Sosyalizm analiz edildiğinde üç temel kavrayışa ulaşılır. Bunlardan ilkine göre sosyalizm, kapitalizme alternatif planlamacı bir ekonomi modeli olarak değerlendirilir. İkinci kavrayışa göre sosyalizm, işçilerin siyasi ve iktisadi yararlar elde etmelerini sağlayacak programlar sunan işçi hareketlerinin bir aracı olarak ele alınır. Üçüncü olarak, geniş anlamıyla sosyalizm, belirli bir takım düşünce, değer ve teori kümesiyle ayırt edilen siyasi bir ideoloji olarak değerlendirilir. Buna göre sosyalizm; toplum, işbirliği, toplumsal eşitlik, sosyal sınıf ve ortak mülkiyet gibi beş temel unsur üzerinden tanımlanır.

İnsanın toplumsal bir doğaya sahip oluşundan hareket eden sosyalizm, insani ilişkileri rekabete göre değil de işbirliği esasına göre düzenlenmeyi amaçlar. Liberaller, insanın yapısında bulunan rekabetin hem beceri ve yetenekleri geliştirdiği hem de daha çok çalışmayı teşvik ettiği için olumlu olduğunu düşünürler. Sosyalistler ise rekabetin bireyleri karşı karşıya getirdiğini ve insanın toplumsal doğasıyla çatıştığını ileri sürerler.

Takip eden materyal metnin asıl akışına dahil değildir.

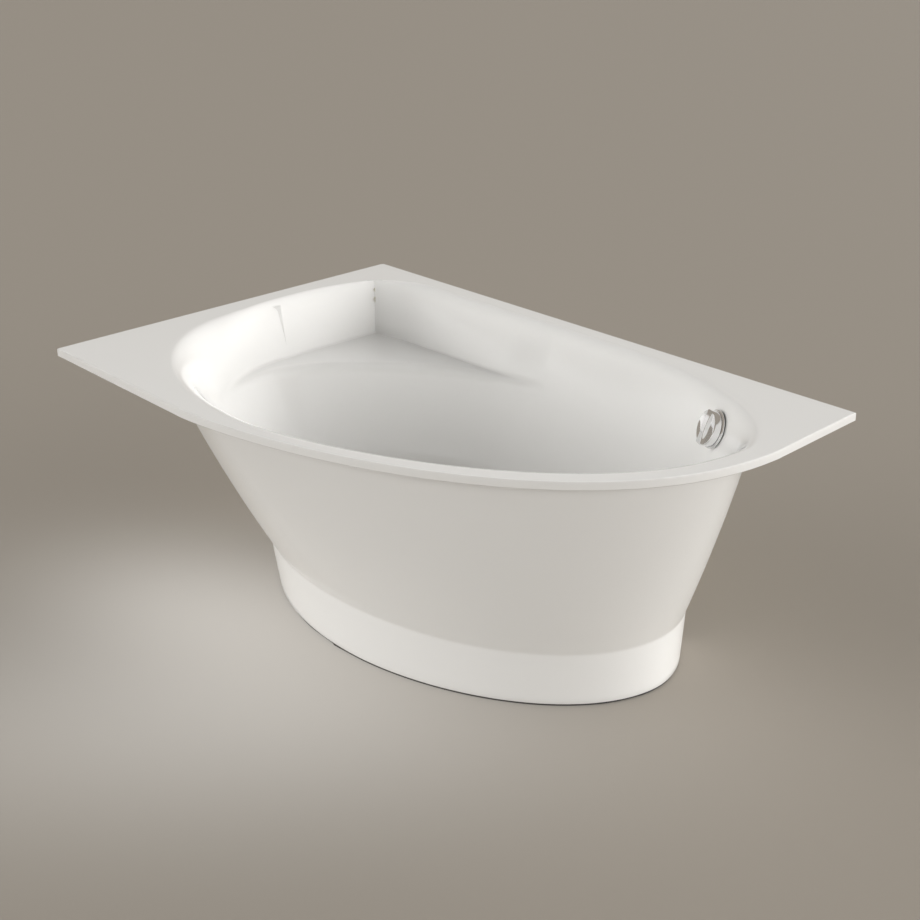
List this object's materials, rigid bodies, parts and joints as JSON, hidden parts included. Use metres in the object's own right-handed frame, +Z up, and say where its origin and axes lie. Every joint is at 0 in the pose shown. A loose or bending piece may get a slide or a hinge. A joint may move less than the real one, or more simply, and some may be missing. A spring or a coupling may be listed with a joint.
{
  "type": "corner bathtub",
  "caption": "Corner bathtub with a curved front panel, a raised corner shelf, a pop-up waste turned by the overflow knob, and a steel frame on levelling feet.",
  "frame": {"origin": "centre of the bounding box on the floor", "axes": "+X along the long wall away from the corner of the two walls, +Y out of the room towards the long wall, +Z up"},
  "size_m": [1.6, 1.07, 0.6],
  "materials": {
    "acrylic": "gloss white acrylic",
    "panel_acrylic": "gloss white acrylic",
    "laminate": "rough glass-fibre laminate",
    "board": "raw particle board",
    "timber": "planed softwood",
    "frame_steel": "satin powder coat",
    "zinc": "zinc plated",
    "black_plastic": "matt moulded",
    "grey_plastic": "matt moulded",
    "hose": "ribbed flexible hose",
    "rubber": "matt",
    "seal": "matt silicone",
    "chrome": "polished",
    "brass": "machined"
  },
  "bodies": {
    "tub": {"tub_shell": "acrylic", "reinforcement_layer": "laminate", "base_board": "board", "head_bar": "frame_steel", "middle_bar": "frame_steel", "foot_bar": "frame_steel", "frame_rails": "frame_steel", "bar_caps": "black_plastic", "frame_screws": "zinc", "corner_post": "frame_steel", "corner_plate": "frame_steel", "post_insert": "zinc", "weld_nuts": "zinc", "lock_nuts": "zinc", "wall_brackets": "zinc", "bracket_screws": "zinc", "long_wall_batten": "timber", "short_wall_batten": "timber", "apron_panel": "panel_acrylic", "panel_clips": "timber", "floor_seal": "seal", "overflow_chamber": "grey_plastic", "overflow_gasket": "rubber", "rosette_gasket": "rubber", "overflow_rosette": "chrome", "rosette_screws": "zinc", "overflow_hose": "hose", "control_cable": "black_plastic", "waste_flange": "chrome", "waste_gaskets": "rubber", "waste_body": "grey_plastic", "trap_body": "grey_plastic", "trap_nut": "grey_plastic", "outlet_pipe": "grey_plastic", "outlet_nut": "grey_plastic"},
    "knob": {"overflow_knob": "chrome", "knob_axle": "brass", "knob_crank": "brass"},
    "plug": {"drain_plug": "chrome", "plug_seal": "rubber", "plug_stem": "brass"},
    "lever": {"lift_lever": "brass", "lever_shaft": "zinc", "lever_arm": "zinc"},
    "foot_1": {"foot_rod_1": "zinc", "foot_pad_1": "black_plastic"},
    "foot_2": {"foot_rod_2": "zinc", "foot_pad_2": "black_plastic"},
    "foot_3": {"foot_rod_3": "zinc", "foot_pad_3": "black_plastic"},
    "foot_4": {"foot_rod_4": "zinc", "foot_pad_4": "black_plastic"},
    "foot_5": {"foot_rod_5": "zinc", "foot_pad_5": "black_plastic"}
  },
  "joints": [
    {"name": "knob_turn", "type": "hinge", "parent": "tub", "child": "knob", "pos_m": [0.525, 0.36628, 0.532], "axis": [-0.4292, -0.8394, 0.3334], "range_deg": [0, 90]},
    {"name": "plug_lift", "type": "slide", "parent": "tub", "child": "plug", "axis": [0, 0, 1], "range_m": [0, 0.01]},
    {"name": "lever_turn", "type": "hinge", "parent": "tub", "child": "lever", "pos_m": [0.23, 0.08, 0.108], "axis": [0, 1, 0], "range_deg": [0, 30]},
    {"name": "foot_level_1", "type": "slide", "parent": "tub", "child": "foot_1", "axis": [0, 0, -1], "range_m": [-0.005, 0.02]},
    {"name": "foot_level_2", "type": "slide", "parent": "tub", "child": "foot_2", "axis": [0, 0, -1], "range_m": [-0.005, 0.02]},
    {"name": "foot_level_3", "type": "slide", "parent": "tub", "child": "foot_3", "axis": [0, 0, -1], "range_m": [-0.005, 0.02]},
    {"name": "foot_level_4", "type": "slide", "parent": "tub", "child": "foot_4", "axis": [0, 0, -1], "range_m": [-0.005, 0.02]},
    {"name": "foot_level_5", "type": "slide", "parent": "tub", "child": "foot_5", "axis": [0, 0, -1], "range_m": [-0.005, 0.02]}
  ],
  "couplings": [
    {"joint": "plug_lift", "follows": "knob_turn", "m_per_rad": 0.0063662},
    {"joint": "lever_turn", "follows": "knob_turn", "ratio": 0.33333}
  ]
}
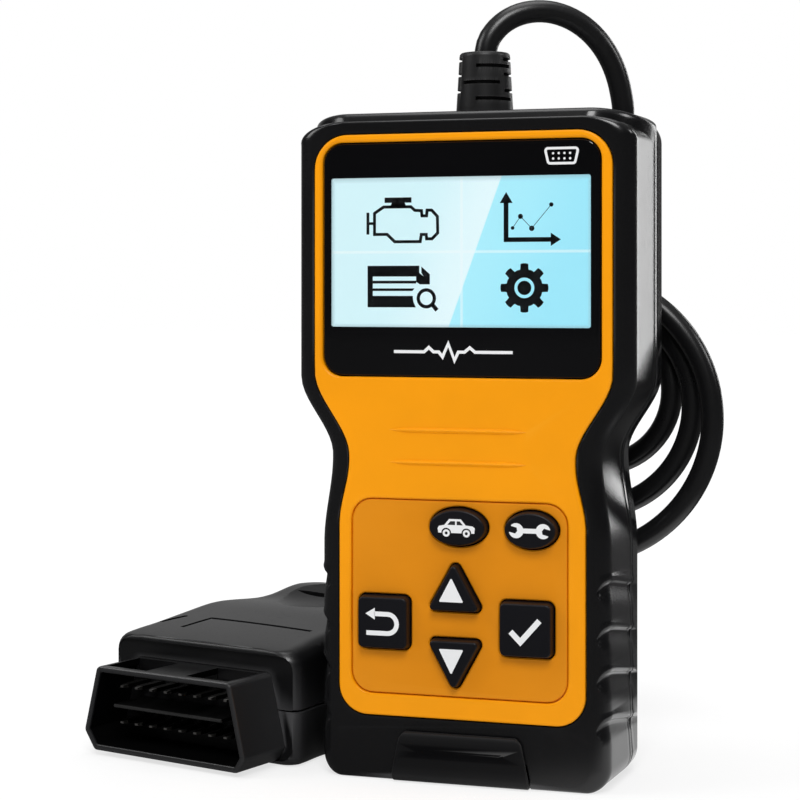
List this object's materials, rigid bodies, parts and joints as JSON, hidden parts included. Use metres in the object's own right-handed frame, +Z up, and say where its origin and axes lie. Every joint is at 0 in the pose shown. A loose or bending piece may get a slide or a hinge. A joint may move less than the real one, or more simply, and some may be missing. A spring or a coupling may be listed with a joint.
{
  "type": "handheld obd code reader",
  "caption": "Handheld vehicle fault-code reader: waisted upright housing with colour screen and keypad, coiled cable and a D-shaped diagnostic plug.",
  "frame": {"origin": "centre of the handset's flat bottom face, on the surface it stands on", "axes": "+Z up along the handset's height, the face looks along -Y, +X to the right seen from the front; the plug lies to the left at -X"},
  "size_m": [0.1319, 0.113, 0.1605],
  "materials": {
    "black_plastic": "satin",
    "black_rubber": "matte",
    "orange_plastic": "satin gloss",
    "dark_orange": "satin",
    "key_plastic": "satin gloss",
    "lens": "polished",
    "display": "backlit",
    "light_guide": "clear",
    "steel": "plated",
    "brass": "tinned",
    "pcb_green": "solder mask",
    "chip_black": "moulded",
    "connector_white": "moulded",
    "silicone_grey": "matte",
    "cable_jacket": "satin"
  },
  "bodies": {
    "handset": {"front_shell": "black_plastic", "back_shell": "black_plastic", "face_plate": "orange_plastic", "keypad_inlay": "dark_orange", "screen_lens": "lens", "lcd_frame": "steel", "lcd_panel": "display", "backlight": "light_guide", "main_pcb": "pcb_green", "mcu_chip": "chip_black", "can_transceiver_chip": "chip_black", "voltage_regulator": "chip_black", "clock_crystal": "steel", "supply_capacitor": "steel", "cable_header": "connector_white", "service_socket": "steel", "key_mat": "silicone_grey", "housing_screw_top_left": "steel", "housing_screw_top_right": "steel", "housing_screw_bottom_left": "steel", "housing_screw_bottom_right": "steel", "handset_boot": "black_rubber", "cable": "cable_jacket"},
    "vin_key": {"key_vin": "key_plastic"},
    "dtc_key": {"key_dtc": "key_plastic"},
    "up_key": {"key_up": "key_plastic"},
    "down_key": {"key_down": "key_plastic"},
    "back_key": {"key_back": "key_plastic"},
    "ok_key": {"key_ok": "key_plastic"},
    "port_flap": {"port_cover": "black_rubber"},
    "plug": {"plug_top_shell": "black_plastic", "plug_bottom_shell": "black_plastic", "plug_insert": "black_plastic", "plug_boot": "black_rubber", "pin_01": "brass", "pin_02": "brass", "pin_03": "brass", "pin_04": "brass", "pin_05": "brass", "pin_06": "brass", "pin_07": "brass", "pin_08": "brass", "pin_09": "brass", "pin_10": "brass", "pin_11": "brass", "pin_12": "brass", "pin_13": "brass", "pin_14": "brass", "pin_15": "brass", "pin_16": "brass"}
  },
  "joints": [
    {"name": "vin_key_press", "type": "slide", "parent": "handset", "child": "vin_key", "axis": [0, 1, 0], "range_m": [0, 0.001], "stiffness_N_per_m": 120},
    {"name": "dtc_key_press", "type": "slide", "parent": "handset", "child": "dtc_key", "axis": [0, 1, 0], "range_m": [0, 0.001], "stiffness_N_per_m": 120},
    {"name": "up_key_press", "type": "slide", "parent": "handset", "child": "up_key", "axis": [0, 1, 0], "range_m": [0, 0.001], "stiffness_N_per_m": 120},
    {"name": "down_key_press", "type": "slide", "parent": "handset", "child": "down_key", "axis": [0, 1, 0], "range_m": [0, 0.001], "stiffness_N_per_m": 120},
    {"name": "back_key_press", "type": "slide", "parent": "handset", "child": "back_key", "axis": [0, 1, 0], "range_m": [0, 0.001], "stiffness_N_per_m": 120},
    {"name": "ok_key_press", "type": "slide", "parent": "handset", "child": "ok_key", "axis": [0, 1, 0], "range_m": [0, 0.001], "stiffness_N_per_m": 120},
    {"name": "port_cover_hinge", "type": "hinge", "parent": "handset", "child": "port_flap", "pos_m": [0, -0.01375, 0.00965], "axis": [-1, 0, 0], "range_deg": [0, 100], "stiffness_Nm_per_rad": 0.002},
    {"name": "plug_swing", "type": "hinge", "parent": "handset", "child": "plug", "pos_m": [-0.03942, 0.07369, 0.0125], "axis": [0, 0, 1], "range_deg": [-35, 0]}
  ]
}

Toplumsal eşitlik inancını taşıyan sosyalizm, sonuçların eşitliği ile karakterize edilir. İnsanların kendilerini diğer insanlarla özdeşleştirmelerini teşvik eden toplumsal eşitlik, toplumsal istikrar ve bütünlüğün temelini oluşturur.

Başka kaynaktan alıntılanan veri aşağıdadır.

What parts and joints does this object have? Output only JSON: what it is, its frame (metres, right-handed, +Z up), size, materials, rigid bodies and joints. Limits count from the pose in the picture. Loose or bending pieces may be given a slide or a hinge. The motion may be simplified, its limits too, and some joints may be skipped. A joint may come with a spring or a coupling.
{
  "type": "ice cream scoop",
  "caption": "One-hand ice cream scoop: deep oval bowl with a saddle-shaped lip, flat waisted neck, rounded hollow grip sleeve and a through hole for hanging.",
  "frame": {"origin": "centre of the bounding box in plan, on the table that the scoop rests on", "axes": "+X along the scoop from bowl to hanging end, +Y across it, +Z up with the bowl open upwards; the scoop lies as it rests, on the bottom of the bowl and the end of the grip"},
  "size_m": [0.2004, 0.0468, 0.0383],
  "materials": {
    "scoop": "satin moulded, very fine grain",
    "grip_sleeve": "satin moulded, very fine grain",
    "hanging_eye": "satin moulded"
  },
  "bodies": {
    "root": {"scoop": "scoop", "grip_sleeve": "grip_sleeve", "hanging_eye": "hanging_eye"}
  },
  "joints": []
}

Kapitalizm, kitlesel eşitsizliklere neden olan, sorumsuz, ekonomik yapıyı istikrarsızlaştıran, doğal kaynakların hızlı bir şekilde sömürülmesine neden olan bir sistemdir. Sosyalistler, eşitsizliğin ve toplumu yozlaştıran bir etkiye sahip olan rekabetin köklerini kapitalist mülkiyet anlayışında ararlar.

Genel olarak tek bir sosyalizmden bahsetmek mümkün değildir; zira diğer ideolojilerle örtüşen bazı sosyalizm türlerinden söz edilebilir. Saf bir ideoloji ya da doktrin olamaz. Sosyalizm, çeşitli ekoller tarafından farklı şekillerde yorumlanan zengin bir argümanlar ve değerler bütünüdür. Bu bağlamda Marksizm, sosyalizm ailesine ait bir ideolojidir.

Marks’a göre emeğin, yalnızca bir tüketim malına indirgendiği kapitalist sistemde çalışmanın kişiliksizleştirilmiş bir faaliyet haline gelmesi, insanı özüne yabancılaştırılır. Bu süreçte işçiler, kendi emekleri ile elde ettikleri ürünlere, kendi emek süreçlerine, kendi iş arkadaşlarına ve sonuçta kendilerine yabancılaşırlar.

Marksizm uygulamada, iki Sovyet lider, V. I. Lenin (1870- 1924) ve Joseph Stalin (1878- 1953) ile Sovyet komünizminden ayrı değerlendirilemez. Bu bakımdan 20. yüzyıl komünizmi daha çok Leninist doktrin tarafından restore edilmiş Ortodoks Marksizm olarak ifade edilir. Lenin’in liderliğini yaptığı Bolşevik Parti, Rusya’da iktidara el koyduktan sonra Marksizm’in öncü partisi olmuştur.

Yalnızca kapitalizme özgü olmayan yabancılaşma, temelde ahlaki ve felsefi bir ikilemdir. Tarih ise katı nesnel yasalara tabi olmayıp, aksine insanların esnek eğilimlerine ve yabancılaşmadan kurtuluşuna tabidir. Bilinç ve ahlaki inançların, insani olaylarda belirli bir rolü vardır. Bu doğrultuda Neo - Marksizm veya Modern Marksizm olarak ifade edilen bu düşünce Marks’ın fikirlerini yeniden düzenlemeye yönelik bir çaba olarak ortaya çıkar.

Farklı anlamlara işaret eden sosyal demokrasi kavramının esas anlamı Ortodoks Marksizm ile bağlantılıdır. Nitekim 19. yüzyılda kurulan Marksist partiler genellikle kendilerini sosyal demokrat partiler olarak tanıtmıştır. 20. yüzyılda ise pek çok sosyalist eğilimli parti de parlamenter yöntemleri benimsemiş ve sosyalizme barışçıl geçişe kendini adamıştır.